|Isaac Asimov (1920-1992)
American Isaac Asimov is esteemed for his science fiction and for his popular works in all branches of science. Asimov was born in Petrovichi, Russia. His family emigrated to the United States when he was three years old and settled in Brooklyn, New York. His encounters with science-fiction magazines led him to follow the dual careers of writing and science. He entered Columbia University at the age of 15 and at 18 sold his first story to Amazing Stories.

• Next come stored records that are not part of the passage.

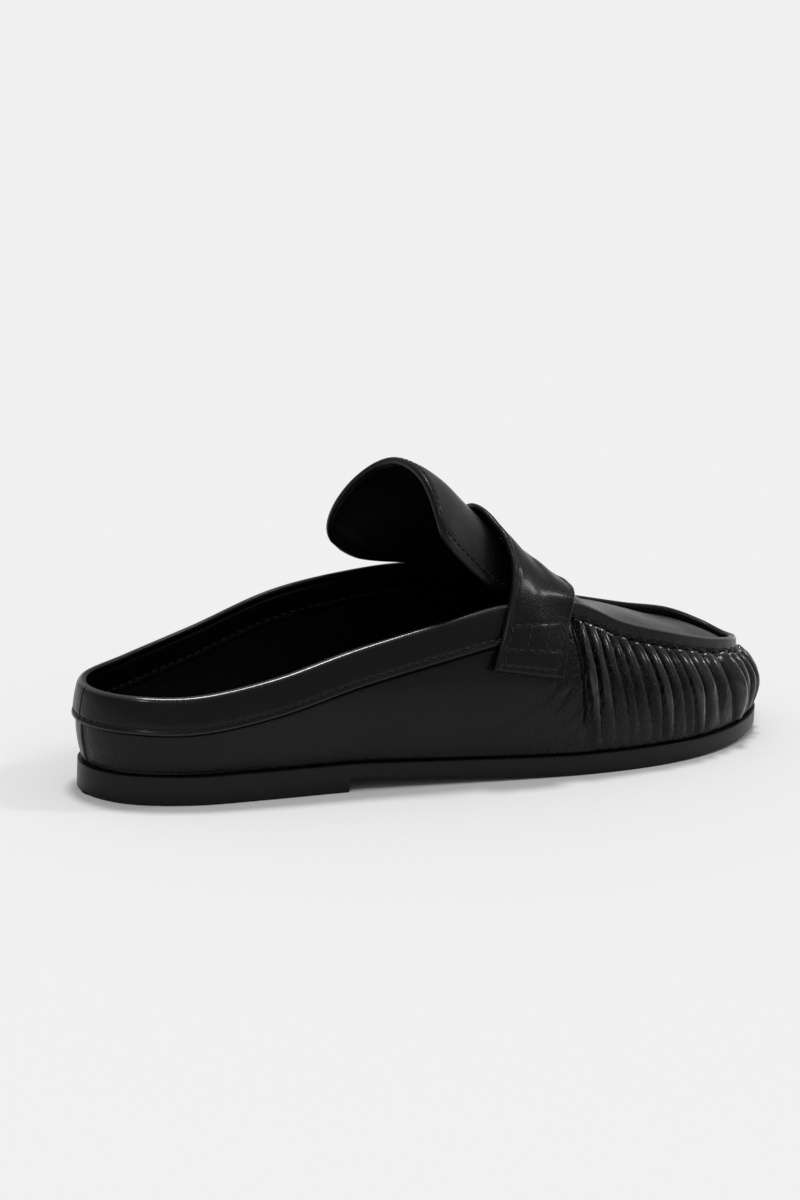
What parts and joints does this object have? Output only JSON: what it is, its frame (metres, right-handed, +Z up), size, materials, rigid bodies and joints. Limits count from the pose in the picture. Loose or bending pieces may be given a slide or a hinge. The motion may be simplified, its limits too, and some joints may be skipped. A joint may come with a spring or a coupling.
{
  "type": "loafer mule",
  "caption": "Backless loafer mule for the right foot with a low open collar, gathered moccasin toe, standing plug rim, tall arched tongue, saddle strap and a flat low-heeled sole.",
  "frame": {"origin": "middle of the heel's print on the floor, 36 mm in front of the back of the sole", "axes": "+X towards the toe, +Y to the medial side of the foot, +Z up"},
  "size_m": [0.2643, 0.0957, 0.1031],
  "materials": {
    "sole_rubber": "semi-matt",
    "heel_rubber": "semi-matt",
    "lining_leather": "matt, fine grain",
    "upper_leather": "smooth, half gloss",
    "tongue_leather": "smooth, half gloss",
    "strap_leather": "smooth, half gloss"
  },
  "bodies": {
    "root": {"outsole": "sole_rubber", "heel": "heel_rubber", "insole": "lining_leather", "upper": "upper_leather", "tongue": "tongue_leather", "strap": "strap_leather"}
  },
  "joints": []
}
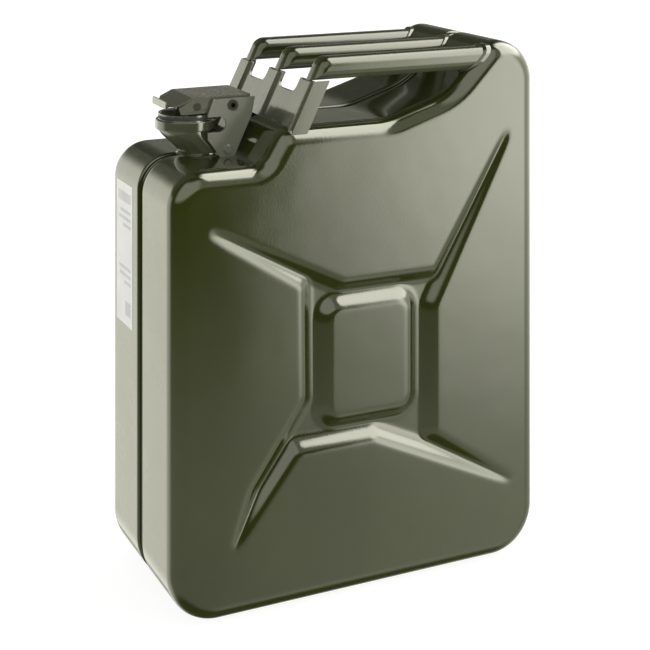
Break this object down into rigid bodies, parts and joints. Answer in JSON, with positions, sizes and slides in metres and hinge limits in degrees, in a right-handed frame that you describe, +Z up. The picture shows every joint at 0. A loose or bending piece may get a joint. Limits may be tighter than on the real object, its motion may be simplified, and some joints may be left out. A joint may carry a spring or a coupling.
{
  "type": "jerry can",
  "caption": "Pressed steel fuel can with a recessed seam, X-pressed faces, raked neck with lever closure and a triple bar handle.",
  "frame": {"origin": "centre of the can's underside, midway between the two big faces", "axes": "+Z up, +X from the filler neck to the handle hump, the two big pressed faces look along -Y and +Y"},
  "size_m": [0.3451, 0.165, 0.458],
  "materials": {
    "enamel": "glossy olive enamel",
    "enamel_dark": "shadowed olive enamel",
    "bare_steel": "unpainted drawn steel",
    "gasket_rubber": "fuel-proof rubber",
    "label_paper": "coated paper"
  },
  "bodies": {
    "can": {"front_half_shell": "enamel", "rear_half_shell": "enamel", "seam_weld": "enamel_dark", "neck": "enamel", "mouth_ring": "enamel", "neck_weld": "enamel", "hinge_bracket": "enamel", "bracket_rivets": "enamel", "hinge_pin": "enamel_dark", "handle_front_bracket": "enamel", "front_grip": "enamel", "centre_grip": "enamel", "rear_grip": "enamel", "grip_welds": "enamel", "bracket_foot_weld": "enamel", "vent_tube": "bare_steel", "vent_tube_saddle": "bare_steel", "side_label": "label_paper"},
    "lever": {"closure_lever": "enamel", "cap_pin": "enamel_dark"},
    "cap_body": {"cap": "enamel", "cap_gasket": "gasket_rubber"}
  },
  "joints": [
    {"name": "closure_hinge", "type": "hinge", "parent": "can", "child": "lever", "pos_m": [-0.0995, 0, 0.411], "axis": [0, 1, 0], "range_deg": [0, 115]},
    {"name": "cap_pivot", "type": "hinge", "parent": "lever", "child": "cap_body", "pos_m": [-0.1305, 0, 0.411], "axis": [0, 1, 0], "range_deg": [-10, 0]}
  ],
  "couplings": [
    {"joint": "cap_pivot", "follows": "closure_hinge", "ratio": -0.08}
  ]
}
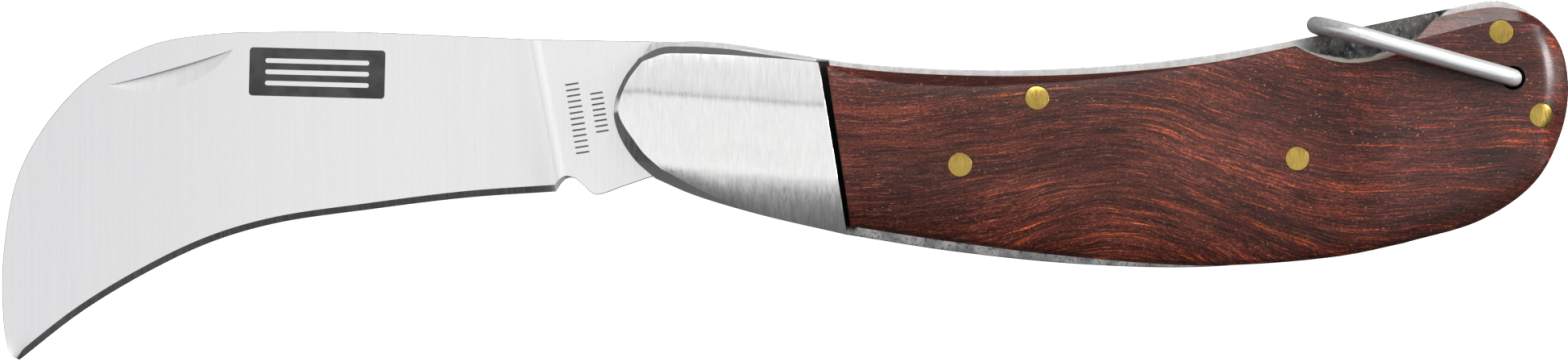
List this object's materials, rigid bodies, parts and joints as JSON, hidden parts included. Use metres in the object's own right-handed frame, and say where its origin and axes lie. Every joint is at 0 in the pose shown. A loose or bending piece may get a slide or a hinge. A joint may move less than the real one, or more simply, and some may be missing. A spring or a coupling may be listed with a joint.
{
  "type": "folding pruning knife",
  "caption": "Folding pruning knife with a hooked blade, a slip-joint backspring, steel bolsters, wooden scales and a wire bail.",
  "frame": {"origin": "on the resting plane, under the middle of the open knife's bounding box", "axes": "+X from the blade's tip to the butt, +Y to the spine and backspring, +Z out of the marked side, so the knife lies on its unmarked side with the blade open"},
  "size_m": [0.1816, 0.0418, 0.016],
  "materials": {
    "blade_steel": "satin, ground lengthwise faces, dark etched mark",
    "bolster_steel": "satin brushed",
    "liner_steel": "dull, lightly pitted",
    "spring_steel": "dull with a ground edge",
    "wire_steel": "drawn wire, polished",
    "pin_steel": "plain",
    "brass": "peened and ground flush",
    "hardwood": "oiled red-brown wood with orange and dark streaks"
  },
  "bodies": {
    "handle": {"front_liner": "liner_steel", "back_liner": "liner_steel", "backspring": "spring_steel", "front_bolster": "bolster_steel", "back_bolster": "bolster_steel", "front_scale": "hardwood", "back_scale": "hardwood", "pivot_pin": "pin_steel", "spring_pin": "brass", "butt_pin_upper": "brass", "butt_pin_lower": "brass", "front_scale_rivet_fore": "brass", "front_scale_rivet_aft": "brass", "back_scale_rivet_fore": "brass", "back_scale_rivet_aft": "brass", "front_bolster_rivet_upper": "pin_steel", "front_bolster_rivet_lower": "pin_steel", "back_bolster_rivet_upper": "pin_steel", "back_bolster_rivet_lower": "pin_steel"},
    "blade": {"blade": "blade_steel"},
    "bail": {"bail": "wire_steel"}
  },
  "joints": [
    {"name": "blade_fold", "type": "hinge", "parent": "handle", "child": "blade", "pos_m": [-0.01082, 0.00808, 0.008], "axis": [0, 0, 1], "range_deg": [0, 155], "deforming": ["backspring"]},
    {"name": "bail_swing", "type": "hinge", "parent": "handle", "child": "bail", "pos_m": [0.08423, 0.01191, 0.008], "axis": [0, 0, -1], "range_deg": [0, 280]}
  ]
}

After serving in World War II, Asimov earned a Ph.D. at Columbia in 1948; he taught (1949-1958) biochemistry at the Boston University School of Medicine. His first science-fiction novel, Pebble in the Sky, appeared in 1950, and his first science book, a biochemistry text written with two colleagues, in 1953. Asimov turned to writing full time in 1958. He authored some 500 books for young and adult readers, extending beyond science and science fiction to include mystery stories, humour, history, and several volumes on the Bible and Shakespeare. Among his best-known science-fiction works are I, Robot (1950); "The Foundation Trilogy" (1951-1953), to which he wrote a sequel 30 years later, Foundation's Edge (1982); The Naked Sun (1957); The Gods Themselves (1972). Among his major science books are the Biographical Encyclopedia of Science and Technology (1964; revised 1982) and Asimov's New Guide to Science (1984), a recent revision of his widely acclaimed Intelligent Man's Guide to Science (1960). Later works include Foundation and Earth (1986); Prelude to Foundation (1988); and Forward the Foundation (1992). A two-volume autobiography, In Memory Yet Green, appeared in 1979.